Modeling code records

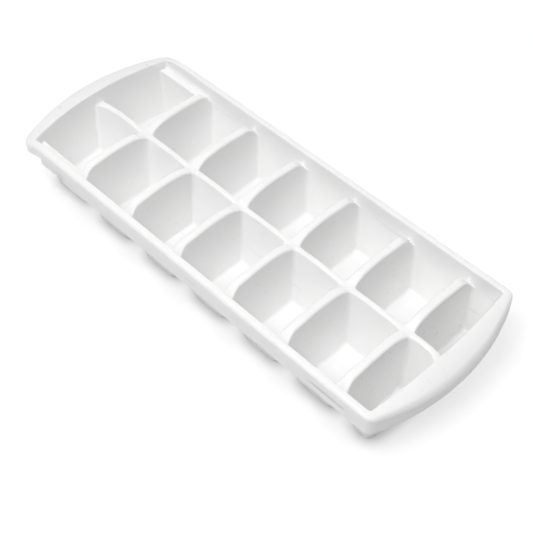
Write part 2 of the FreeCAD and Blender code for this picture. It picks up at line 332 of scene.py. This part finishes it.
def field_point(u, v, under):
    # Vertices on the ridge centre lines and on the wall round the opening
    sign = 1 if v > steps_y else -1
    if u in (0, whole_x) or v in (0, whole_y):
        drop = cup_top if under else wall_drop(u, v)
        x, y = opening_point(u, v, drop, wall if under else 0.0)
        return x, y, drop
    if u % steps_x == 0:
        j = abs(v - steps_y)
        outer = half_opening - draft * notch
        if under:
            outer = half_opening + wall - draft * cup_top
        if j <= corner_steps:
            y = close_zone * j / corner_steps
        elif j >= steps_y - corner_steps:
            y = outer - close_zone * (steps_y - j) / corner_steps
        else:
            t = (j - corner_steps) / (steps_y - 2 * corner_steps)
            y = close_zone + (outer - 2 * close_zone) * t
        x = dividers[u // steps_x - 1]
        return x, sign * y, cup_top if under else crest(y)
    inset = draft * (cup_top if under else notch)
    reach = inset - wall if under else inset
    k = u // steps_x
    i = u - k * steps_x
    start = dividers[k - 1] if k > 0 else left_wall + reach
    stop = dividers[k] if k < cells - 1 else right_wall - reach
    if i <= corner_steps:
        x = start + close_zone * i / corner_steps
    elif i >= steps_x - corner_steps:
        x = stop - close_zone * (steps_x - i) / corner_steps
    else:
        t = (i - corner_steps) / (steps_x - 2 * corner_steps)
        x = start + close_zone + (stop - start - 2 * close_zone) * t
    return x, 0.0, cup_top if under else spine(x)


def end_bow(k):
    # Side and radius of the curved end wall of the first and the last cells
    if k == 0:
        return -1, left_bow_radius
    if k == cells - 1:
        return 1, right_bow_radius
    return None


def ridge_ring(k, i, j, edge, back, rim_edge, ledge_edge, ledge_back):
    # One step of a cell's rounded upper edge. edge is how far it lies below the ridge line,
    # back how far it stands back from the cell wall. The wall leans, so place and drop depend
    # on each other: three rounds from a first guess bring them together.
    radius = corner_radius + back
    bow = end_bow(k)
    guess_x = 3.0
    guess_y = 4.0
    drop_x = guess_x
    drop_y = guess_y
    for _ in range(3):
        side = half_ridge - back + ridge_slope * drop_x
        x0 = dividers[k - 1] + side if k > 0 else left_wall + draft * drop_x
        x1 = dividers[k] - side if k < cells - 1 else right_wall - draft * drop_x
        y0 = half_spine - back + spine_slope * drop_y
        if k == 0:
            y1 = half_opening - first_side_inset(ledge_drop + ledge_edge) + ledge_back
        else:
            y1 = half_opening - draft * (notch + rim_edge)
        x, y, share = ring_point(i, j, x0, x1, y0, y1, radius, bow)
        at_end = (k == 0 and 2 * i < steps_x) or (k == cells - 1 and 2 * i >= steps_x)
        if at_end:
            drop_x = notch + rim_edge
            if k == 0:
                reach = half_opening - ledge_width - ledge_corner
                drop_x += (ledge_drop - notch) * min(y / reach, 1.0)
        else:
            drop_x = crest(y) + edge
        if 2 * j < steps_y:
            drop_y = spine(x) + edge
            if at_end:
                drop_y = max(drop_y, spine(x) + rim_edge)
        elif k == 0:
            drop_y = ledge_drop + ledge_edge
        else:
            drop_y = notch + rim_edge
        drop = drop_x + (drop_y - drop_x) * share * share * (3 - 2 * share)
        if 2 * j >= steps_y:
            drop_y = guess_y
    return x, y, drop


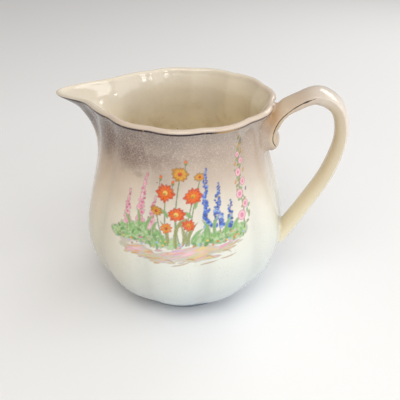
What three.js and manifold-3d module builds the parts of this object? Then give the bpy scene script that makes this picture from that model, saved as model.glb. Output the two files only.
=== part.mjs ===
// Milk jug: one hollow fired piece with a lobed belly, a drawn-out spout and a strap handle.
// Millimetres. +Z is up and the foot stands on Z = 0. The handle points to +X and the spout to -X.

import * as THREE from 'three';
import { mergeVertices } from 'three/addons/utils/BufferGeometryUtils.js';
import Module from 'manifold-3d';

// Driving dimensions of the body, measured from its own axis
const rimHeight = 111.6;
const rimRadius = 44;
const neckHeight = 101;
const neckRadius = 40.3;
const bellyHeight = 41;
const bellyRadius = 52.6;
const wall = 3.6;
const floorThickness = 4.8;

// Foot ring
const footRadius = 30;
const footTopRadius = 29;
const footHeight = 4.8;
const footRingWidth = 4;
const footChamfer = 0.5;
const footRecess = 4;

// Radius at which the belly's curve turns into the flat floor
const floorRadius = 24.8;

// Lobes round the body
const lobeCount = 11;
const lobeDepth = 1.5;
const lobeSoftness = 0.02;
const lobeMean = 0.64;
const lobeRise = 20;

// Spout, drawn out of the lobe that faces -X
const spoutReach = 26.6;
const spoutHalfAngle = 0.29;
const spoutDepth = 17.6;
const spoutDip = 3.6;

// The rim swells and rises a little towards the handle
const handleSwell = 1.6;
const handleRise = 0.9;

// Handle: the middle line of its strap in the XZ plane, from the rim over the crown to the belly
const strapLine = [
  [39.2, 103.0],
  [44.2, 106.6],
  [53.8, 113.2],
  [63.3, 117.1],
  [72.7, 112.4],
  [76.4, 99.9],
  [73.0, 80.3],
  [63.0, 57.8],
  [51.0, 35.0],
];
const strapHalfWidth = [8.2, 8.2, 8.0, 7.8, 6.8, 6.2, 6.0, 6.0, 6.6];
const strapHalfThickness = [4.6, 4.2, 3.6, 3.7, 3.5, 3.4, 3.6, 3.9, 4.3];

// Scroll under the upper end of the strap, lying against the neck
const scrollLine = [
  [45.8, 108.5],
  [43.4, 102.3],
  [42.4, 96.4],
  [43.6, 91.6],
  [43.0, 87.6],
  [42.6, 86.2],
];
const scrollHalfWidth = [6.8, 7.4, 7.2, 7.0, 5.2, 1.6];
const scrollHalfThickness = [3.4, 4.6, 4.0, 4.5, 2.8, 0.8];

// Fineness of the meshes
const stepsPerLobe = 8;
const sectionSides = 16;
const strapSteps = 28;
const scrollSteps = 12;
const lowerWallSteps = 7;
const upperWallSteps = 7;
const neckSteps = 3;
const lipSteps = 4;

const ease = (t) => {
  const clamped = THREE.MathUtils.clamp(t, 0, 1);
  return clamped * clamped * (3 - 2 * clamped);
};

// A quarter ellipse from the floor up to the belly, then one easy curve in to the neck and out to the rim
function wallRadius(height, inset) {
  if (height <= bellyHeight) {
    const rise = bellyHeight - footHeight - (inset > 0 ? floorThickness : 0);
    const part = THREE.MathUtils.clamp((bellyHeight - height) / rise, 0, 1);
    return floorRadius + (bellyRadius - inset - floorRadius) * Math.sqrt(1 - part * part);
  }
  if (height <= neckHeight) {
    const part = ease((height - bellyHeight) / (neckHeight - bellyHeight));
    return bellyRadius - inset + (neckRadius - bellyRadius) * part;
  }
  const flare = (height - neckHeight) / (rimHeight - neckHeight);
  return neckRadius - inset + (rimRadius - neckRadius) * flare * flare;
}

// How much of the spout shows at an angle: 1 on its middle line, falling off to both sides
function spoutShare(angle) {
  const away = Math.PI - Math.abs(angle);
  return (1 + (away / spoutHalfAngle) ** 2) ** -1.5;
}

// The same for the handle's side of the rim
function handleShare(angle) {
  return ((1 + Math.cos(angle)) / 2) ** 3;
}

// 0 at the neck and below, 1 at the rim
function rimShare(height) {
  return ease((height - neckHeight) / (rimHeight - neckHeight));
}

// Lobes, spout and swell move the wall outwards, its inside together with its outside
function outwardShift(angle, height) {
  const spout = spoutShare(angle) * Math.exp(-((Math.max(rimHeight - height, 0) / spoutDepth) ** 1.3));
  const lobe = Math.sqrt(Math.sin((lobeCount * angle) / 2) ** 2 + lobeSoftness) - lobeMean;
  const swell = handleSwell * handleShare(angle) * rimShare(height);
  return lobeDepth * ease(height / lobeRise) * lobe * (1 - spout) + spoutReach * spout + swell;
}

// The rim dips to the spout's lip and rises to the handle
function rimLift(angle, height) {
  return (handleRise * handleShare(angle) - spoutDip * spoutShare(angle)) * rimShare(height);
}

function outerRadius(angle, height) {
  return wallRadius(height, 0) + outwardShift(angle, height);
}

// The closed profile of the body: underside, foot, outer wall, rounded lip, inner wall, floor
function bodyProfile() {
  const points = [
    [0, footRecess],
    [footRadius - footRingWidth, footRecess],
    [footRadius - footRingWidth + footChamfer, 0],
    [footRadius - footChamfer, 0],
    [footRadius, footChamfer],
    [footTopRadius, footHeight],
  ];
  const lipRadius = wall / 2;
  const lipHeight = rimHeight - lipRadius;
  const floorHeight = footHeight + floorThickness;
  const bellyArc = (inset, low, step) => {
    const turn = (step / lowerWallSteps) * (Math.PI / 2);
    const height = bellyHeight - (bellyHeight - low) * Math.cos(turn);
    return [wallRadius(height, inset), height];
  };
  for (let i = 1; i <= lowerWallSteps; i++) points.push(bellyArc(0, footHeight, i));
  const upperHeights = [];
  for (let i = 1; i <= upperWallSteps; i++) {
    upperHeights.push(bellyHeight + ((neckHeight - bellyHeight) * i) / upperWallSteps);
  }
  for (let i = 1; i <= neckSteps; i++) {
    upperHeights.push(neckHeight + ((lipHeight - neckHeight) * i) / neckSteps);
  }
  for (const height of upperHeights) points.push([wallRadius(height, 0), height]);
  const lipMiddle = wallRadius(lipHeight, wall / 2);
  for (let i = 1; i < lipSteps; i++) {
    const turn = (i / lipSteps) * Math.PI;
    points.push([lipMiddle + lipRadius * Math.cos(turn), lipHeight + lipRadius * Math.sin(turn)]);
  }
  for (const height of upperHeights.reverse()) points.push([wallRadius(height, wall), height]);
  for (let i = lowerWallSteps; i >= 0; i--) points.push(bellyArc(wall, floorHeight, i));
  points.push([0, floorHeight]);
  return points.map(([radius, height]) => new THREE.Vector2(radius, height));
}

function makeBody() {
  const geometry = new THREE.LatheGeometry(bodyProfile(), lobeCount * stepsPerLobe);
  geometry.rotateX(Math.PI / 2);
  const position = geometry.attributes.position;
  const point = new THREE.Vector3();
  for (let i = 0; i < position.count; i++) {
    point.fromBufferAttribute(position, i);
    const angle = Math.atan2(point.y, point.x);
    const radius = Math.hypot(point.x, point.y);
    const shifted = radius + outwardShift(angle, point.z) * ease(radius / floorRadius);
    const height = point.z + rimLift(angle, point.z);
    position.setXYZ(i, shifted * Math.cos(angle), shifted * Math.sin(angle), height);
  }
  return geometry;
}

// A value that runs smoothly through the stations of a list
function along(values, t) {
  const line = new THREE.SplineCurve(values.map((value, i) => new THREE.Vector2(i, value)));
  return line.getPoint(t).y;
}

// A rounded strap: the rings of a unit cylinder are laid across a line in the XZ plane.
// Where it would enter the body, it stops at the middle of the wall.
function makeStrap(line, halfWidths, halfThicknesses, steps) {
  const curve = new THREE.CatmullRomCurve3(line.map(([x, z]) => new THREE.Vector3(x, 0, z)));
  const geometry = new THREE.CylinderGeometry(1, 1, 1, sectionSides, steps);
  const position = geometry.attributes.position;
  const ring = new THREE.Vector3();
  for (let i = 0; i < position.count; i++) {
    ring.fromBufferAttribute(position, i);
    const t = THREE.MathUtils.clamp(ring.y + 0.5, 0, 1);
    const middle = curve.getPoint(t);
    const forward = curve.getTangent(t);
    const across = new THREE.Vector3(-forward.z, 0, forward.x);
    const point = middle
      .addScaledVector(across, ring.x * along(halfThicknesses, t))
      .add(new THREE.Vector3(0, ring.z * along(halfWidths, t), 0));
    const angle = Math.atan2(point.y, point.x);
    const radius = Math.max(Math.hypot(point.x, point.y), outerRadius(angle, point.z) - wall / 2);
    position.setXYZ(i, radius * Math.cos(angle), radius * Math.sin(angle), point.z);
  }
  return geometry;
}

const wasm = await Module();
wasm.setup();

function toSolid(geometry) {
  geometry.deleteAttribute('normal');
  geometry.deleteAttribute('uv');
  const merged = mergeVertices(geometry, 1e-4);
  return new wasm.Manifold(
    new wasm.Mesh({
      numProp: 3,
      vertProperties: new Float32Array(merged.attributes.position.array),
      triVerts: new Uint32Array(merged.index.array),
    }),
  );
}

function toGeometry(solid) {
  const mesh = solid.getMesh();
  const geometry = new THREE.BufferGeometry();
  geometry.setAttribute('position', new THREE.BufferAttribute(mesh.vertProperties, 3));
  geometry.setIndex(new THREE.BufferAttribute(mesh.triVerts, 1));
  geometry.computeVertexNormals();
  return geometry;
}

const body = toSolid(makeBody());
const strap = toSolid(makeStrap(strapLine, strapHalfWidth, strapHalfThickness, strapSteps));
const scroll = toSolid(makeStrap(scrollLine, scrollHalfWidth, scrollHalfThickness, scrollSteps));

const glaze = new THREE.MeshStandardMaterial({ color: 0xe2dccb, roughness: 0.22, metalness: 0 });
const jug = new THREE.Mesh(toGeometry(body.add(strap).add(scroll)), glaze);
jug.name = 'jug';

// The origin lies under the middle of the jug's length, on the surface it stands on
jug.geometry.computeBoundingBox();
const { min, max } = jug.geometry.boundingBox;
jug.position.x = -(min.x + max.x) / 2;

const group = new THREE.Group();
group.add(jug);

export default group;
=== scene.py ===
# Milk jug: one glazed earthenware piece with a lobed belly, a drawn-out spout and a strap handle.
# Lengths in the dictionaries are millimetres, and mm turns them into Blender's metres.

import math

import bpy
import numpy as np
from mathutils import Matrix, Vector
from mathutils.bvhtree import BVHTree
from mathutils.kdtree import KDTree


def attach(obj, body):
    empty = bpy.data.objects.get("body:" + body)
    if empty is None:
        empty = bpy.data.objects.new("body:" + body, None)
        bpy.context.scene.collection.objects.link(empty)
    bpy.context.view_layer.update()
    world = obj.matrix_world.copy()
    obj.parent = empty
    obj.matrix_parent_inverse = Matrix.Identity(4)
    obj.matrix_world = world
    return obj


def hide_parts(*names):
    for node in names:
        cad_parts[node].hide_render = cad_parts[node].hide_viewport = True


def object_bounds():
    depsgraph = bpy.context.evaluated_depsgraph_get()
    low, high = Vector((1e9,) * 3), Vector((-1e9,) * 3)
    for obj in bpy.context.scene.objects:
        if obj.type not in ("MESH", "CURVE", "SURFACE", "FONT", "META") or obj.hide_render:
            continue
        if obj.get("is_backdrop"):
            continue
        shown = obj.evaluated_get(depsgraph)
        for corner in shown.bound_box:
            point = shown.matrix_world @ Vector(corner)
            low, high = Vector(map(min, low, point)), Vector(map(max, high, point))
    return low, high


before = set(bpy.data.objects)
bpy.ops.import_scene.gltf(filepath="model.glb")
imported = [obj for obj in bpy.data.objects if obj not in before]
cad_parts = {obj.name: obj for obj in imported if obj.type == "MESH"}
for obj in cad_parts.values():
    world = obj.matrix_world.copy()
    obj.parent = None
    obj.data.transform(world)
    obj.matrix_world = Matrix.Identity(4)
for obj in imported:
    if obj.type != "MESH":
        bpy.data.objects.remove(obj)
cadLow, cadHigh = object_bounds()
mm = 0.001
print("frame loaded")

# Camera: looks down on the jug from the front, a little round towards the handle

cameraForm = {
    "azimuth": 13.8,  # degrees
    "elevation": 30.6,
    "distance": 297.2,
    "targetHeight": 58.8,  # on the jug's own axis
    "focalPixels": 549.8,  # in the 400-pixel frame
    "centre": (184.8, 187.0),  # pixel on which the target lies
    "frameSize": 400,
    "sensor": 36,
    "nearest": 0.01,  # metres, nearer than anything shown
}

bodyForm = {
    "rimHeight": 111.6,
    "rimRadius": 44,
    "neckHeight": 101,
    "neckRadius": 40.3,
    "bellyHeight": 41,
    "bellyRadius": 52.6,
    "wall": 3.6,
    "floorThickness": 4.8,
    "floorRadius": 24.8,
    "footRadius": 30,
    "footTopRadius": 29,
    "footHeight": 4.8,
    "footRingWidth": 4,
    "footChamfer": 0.5,
    "footRecess": 4,
    "footRounding": 0.7,
    "bellyStart": 0.2244,  # radians along the belly's curve at which it leaves the foot
    "lobeCount": 11,
    "lobeDepth": 1.5,
    "lobeSoftness": 0.02,
    "lobeMean": 0.64,
    "lobeRise": 20,
    "spoutReach": 26.6,
    "spoutHalfAngle": 0.29,  # radians
    "spoutDepth": 17.6,
    "spoutDip": 3.6,
    "handleSwell": 1.6,
    "handleRise": 0.9,
}

# The mesh is a coarse net of columns and rows, with finer cells inside the windows below
bodyNet = {
    "columnsPerLobe": 18,
    "finer": 4,
    "bellySteps": 40,
    "wallSteps": 48,
    "flareSteps": 8,
    "lipSteps": 7,
    "insideFlareSteps": 6,
    "insideWallSteps": 26,
    "insideBellySteps": 18,
    "floorSteps": 5,
    "pole": 1.0,  # radius of the small hole that one vertex closes
}
fineWindows = [  # degrees round the axis, heights, cuts of each cell, and whether the inside is cut too
    {"angles": (-130.9, -32.7), "heights": (42, 106), "cuts": 4, "inside": False},
    {"angles": (-192, -168), "heights": (92, 120), "cuts": 2, "inside": True},
    {"angles": (-20, 20), "heights": (80, 113), "cuts": 2, "inside": False},
    {"angles": (-12.5, 12.5), "heights": (24, 50), "cuts": 2, "inside": False},
]


def ease(t):
    t = np.clip(t, 0, 1)
    return t * t * (3 - 2 * t)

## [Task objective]
Lines containing the string "Blender" are to be selected and copied.

## [Response to the task]
Write part 2 of the FreeCAD and Blender code for this picture. It picks up at line 332 of scene.py. This part finishes it.
# Lengths in the dictionaries are millimetres, and mm turns them into Blender's metres.